Examples of our dialogical work include our 2013 “This Is Our Story Project” in which we worked with Australian South Sea Islander communities, Aboriginal Traditional Owners, descendants of plantation owners and local government and community to design a respectful commemoration ceremony to acknowledge the first South Sea Islanders brought to Australian plantations as indentured labourers in 1863. All our work in the Autonomous Region of Bougainville in Papua New Guinea since 2015 is built on principles of dialogical engagement which have helped us to establish relationships across all levels of communities and government.
Dialogical engagement is closely related to the elicitive approach to peacebuilding and training developed by John Paul Lederach. He developed a simple sequence of activities for this elicitive approach to conflict resolution education: the process starts with the discovery of what participants in their setting do when conflict arises. Participants do not use prepared role plays but get together in small groups and talk about real life conflict situations. In the next step they develop their own names, language and categories for the conflict resolution activities that they have identified. This creates ownership and empowerment. In the third stage the participants then evaluate what works in their given context and what does not, and then adapt and recreate processes to deal more effectively with conflict. Finally the new or recreated processes are applied in practice through simulations, or later through application to real conflict situations. Elicitive facilitation is a mutual journey of discovery between facilitators and local participants, in which the cultural, communal and political resources available to local people can be re-constituted, re-invented, re-cycled, re-patterned and re-structured to adapt to new and rapidly changing context.
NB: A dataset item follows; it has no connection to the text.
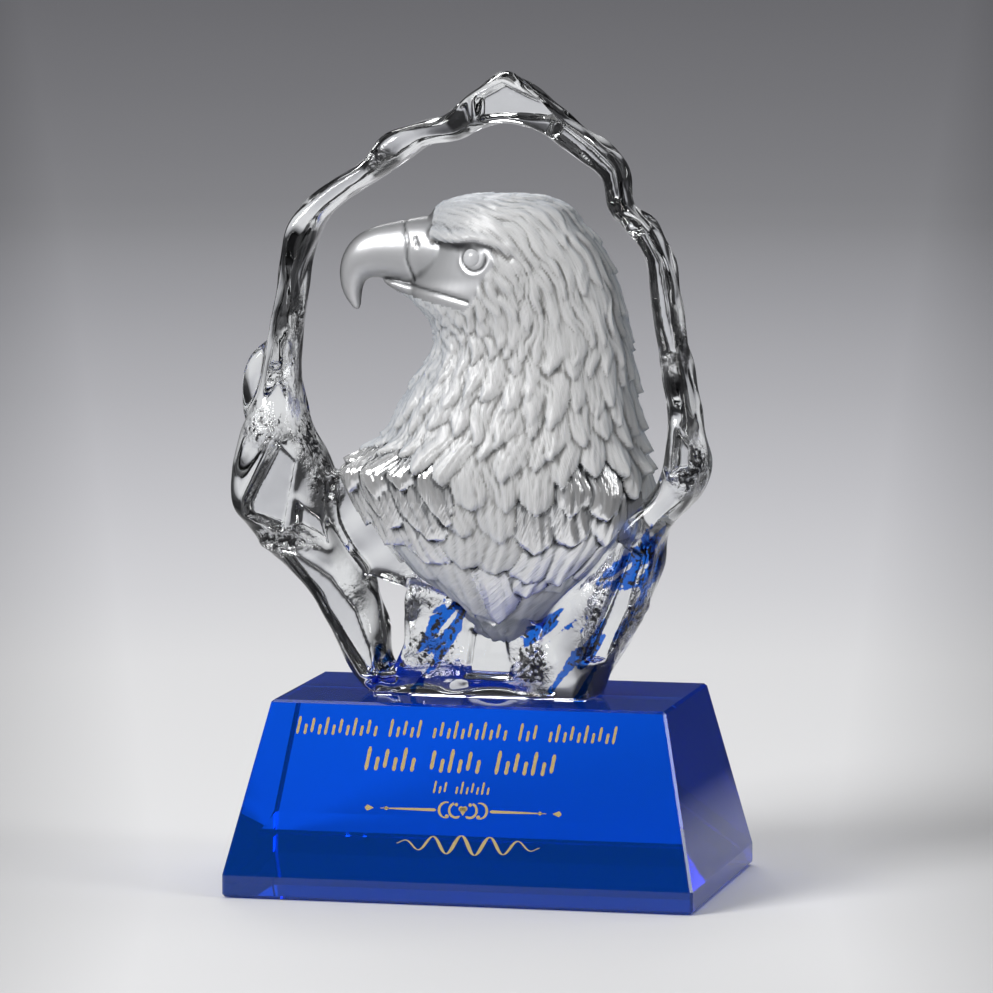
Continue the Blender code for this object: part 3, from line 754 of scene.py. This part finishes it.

A purely elicitive approach is not without fault, though. Eliciting information without sharing and presenting knowledge from outside the cultural space of participants misses the opportunity to create innovative conflict resolution processes. It can also inadvertently legitimize the power of certain groups or manifestations of cultural violence. We have experienced on more than one occasion that participants in conflict resolution trainings and interventions expect the facilitators to bring some innovative knowledge or unfamiliar conflict resolution processes to the education experience. While most participants strongly appreciate when their own experience and knowledge is validated and explored, they also come to a workshop or training (often at great expense of personal time and resources) expecting to learn something new or to improve their own mediative capacities.
Peacebuilders who can respond to this need and who are willing to share their own knowledge and expertise when it is requested can create integrated learning experiences that allow for the discovery of new routes through the uncharted waters of conflict. The integration of local and introduced knowledge allows for the creation of new ideas which acknowledge customary ways of resolving conflict and provide innovative ways to break out of self-perpetuating cycles of destructive interaction.
In our understanding dialogue is a process of interpersonal interaction in which participants exchange views and explore each other’s understanding of a situation or phenomenon. Dialogue encourages the emergence of collective thought and moments of mutuality in which the participants turn to each other and engage in an ethical relationship with each other. These interactions can take place as part of problem-solving or deliberation processes but they occur separately from negotiation and decision-making. Often moments of mutuality are precipitated by the exchange of personal stories from some participants and deep listening by others. Dialogue does not aim to create agreements or action plans but they can be by-products of the process or part of a larger deliberation process.

A dialogical approach requires and encourages the development of relationships and trust over time. Respecting local knowledge and agency means that we trust our local partners to know best what works in their communities and that we see ourselves as facilitators and mediators who assist by bringing different parts of a conflict system together to establish further relationships and explore mutuality and difference.